APRIL 4 was the first time India’s daily Covid case count crossed 1 lakh setting off the most explosive phase of the pandemic during which the daily count of new infections reached as high as 4.14 lakh on May 6.
Two months since that milestone, the Covid curve, after claiming a devastating toll of at least 1.76 lakh lives, is finally falling into a zone where the disease, experts say, could be handled by existing health infrastructure.
The number of active cases in the country is less than half that of the peak; the case count has begun to decline in almost every state; and, for the first time in more than two months, the weekly positivity rate has fallen below overall positivity.
The biggest relief is that the daily count of deaths has begun to come down as well. Less than 3,000 deaths are being recorded every day, compared to the high of over 4,400 barely 10 days ago.
The worst might be over but the second wave is not yet. The daily count of cases, at least 1.22 lakh Wednesday, is still way above the peak of the first wave: 97,894 on September 16 last year. So is the number of active cases, and the daily death count. And most states in the North-Eastern barring Assam are still in the midst of a surge.
Yet, there’s reason to hope in the national curve.
“By the end of this month, the daily case count should be somewhere around 20,000. That means we would be roughly at the same place where we were at the end of January before the start of the second wave,” said Prof Manindra Agrawal of IIT Kanpur, who has been running a computer simulation to predict the course of the pandemic.
That would mean a faster decline that was anticipated earlier. But Agrawal said he was not surprised by the rapid pace of the decline in India’s case count.
“The lockdowns by the state governments have helped, no doubt. But even in the absence of the lockdowns, the peak would have been achieved around the same time, in the first or second week of May. Just that the peak would have been much higher than the 4.14 lakh that have seen. The trajectory of the pandemic is broadly in line with what our computer model has been predicting so we can say with reasonable confidence, that if nothing unexpected happens, then by the end of this month, the second wave might be over. We would be at the same place where we were before it started,” he said.
Agrawal said his model showed that the ratio of reported and unreported cases had not changed much between January and now.
“The last serosurvey by the Indian Council of Medical Research, which was released in January, had shown that for every reported cases, that is confirmed through diagnostic tests, about 25 cases go unreported. So that the actual number of infections in the population is likely to be 25 times more than the confirmed cases. Our calculations show that this ratio has not changed much between then and now,” he said.
That would mean that nearly 70 crore people (25 times current case count of 2.8 crore) in India would have been infected since the start of the pandemic last year. Even a conservative estimate would put this number at 40 crore, or close to one-third of India’s population.

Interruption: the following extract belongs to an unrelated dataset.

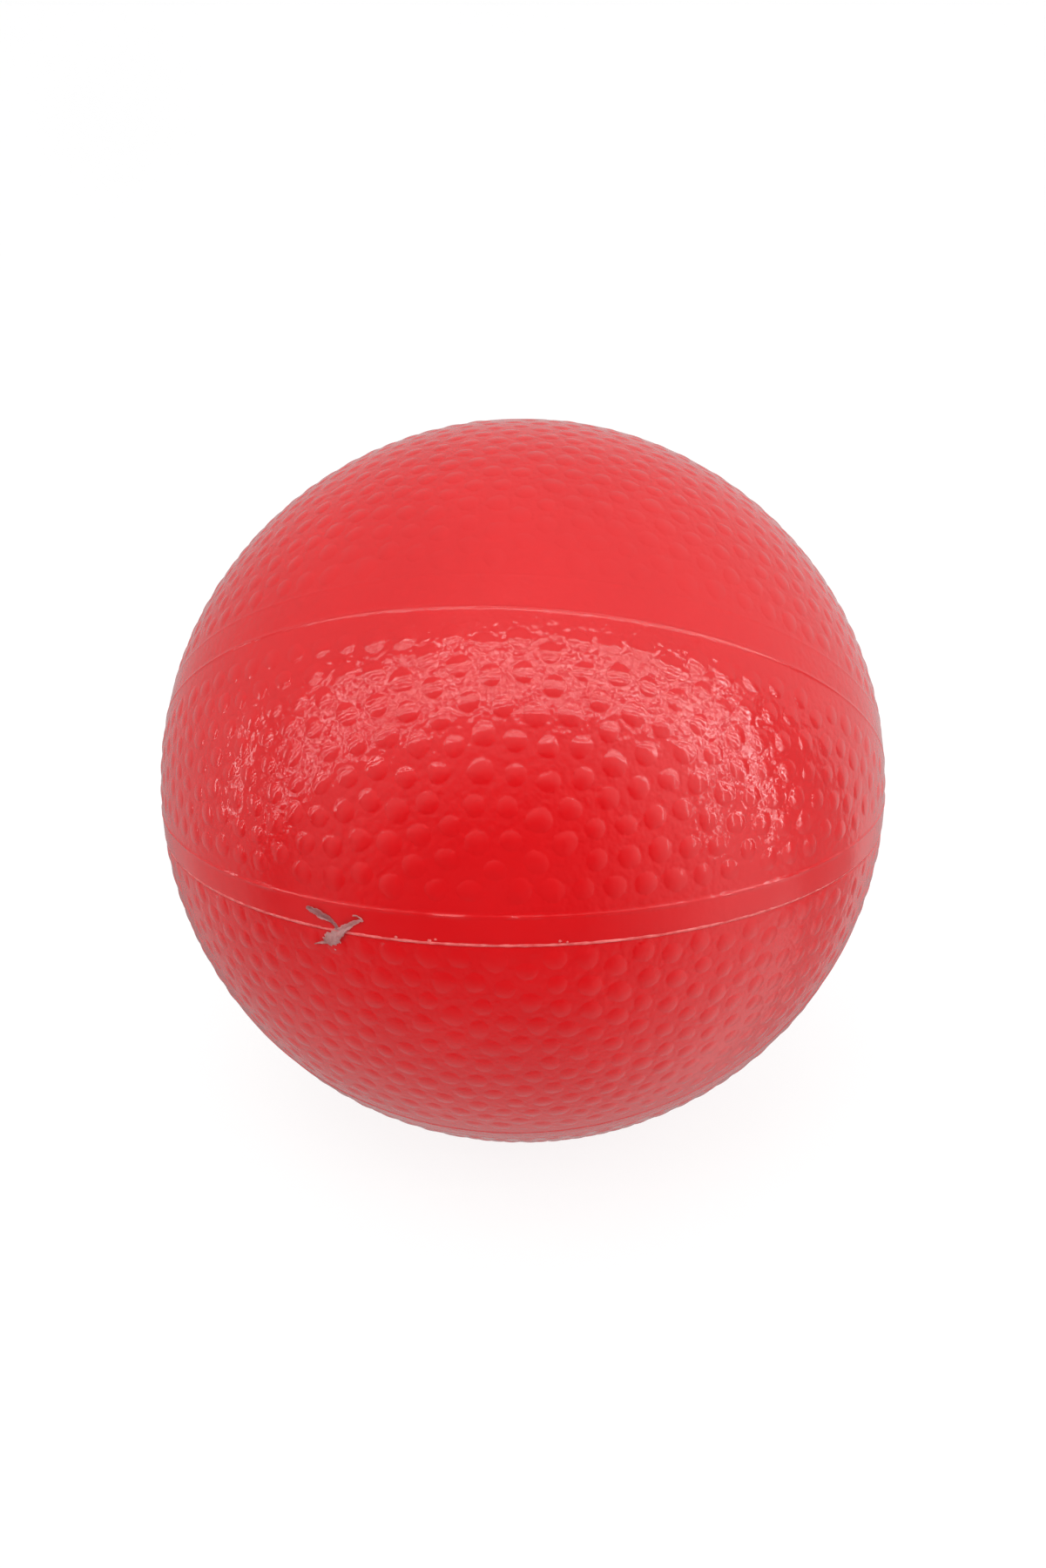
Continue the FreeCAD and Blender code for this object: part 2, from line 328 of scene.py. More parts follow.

This number would have a bearing on how strong the subsequent waves of infection could be. Another key factor would be the number of people who have been vaccinated. Over 22 crore people in India have received at least one dose of the vaccine until now. There would be an overlap between those who have been infected and those who have received the vaccine. But even then, close to 50 crore people in India could be said to have developed some amount of immunity against the virus, either through natural infection or through the vaccine.
The higher this number, the lesser is the possibility of a subsequent round of infections matching the ferocity of the second wave — or even the first wave.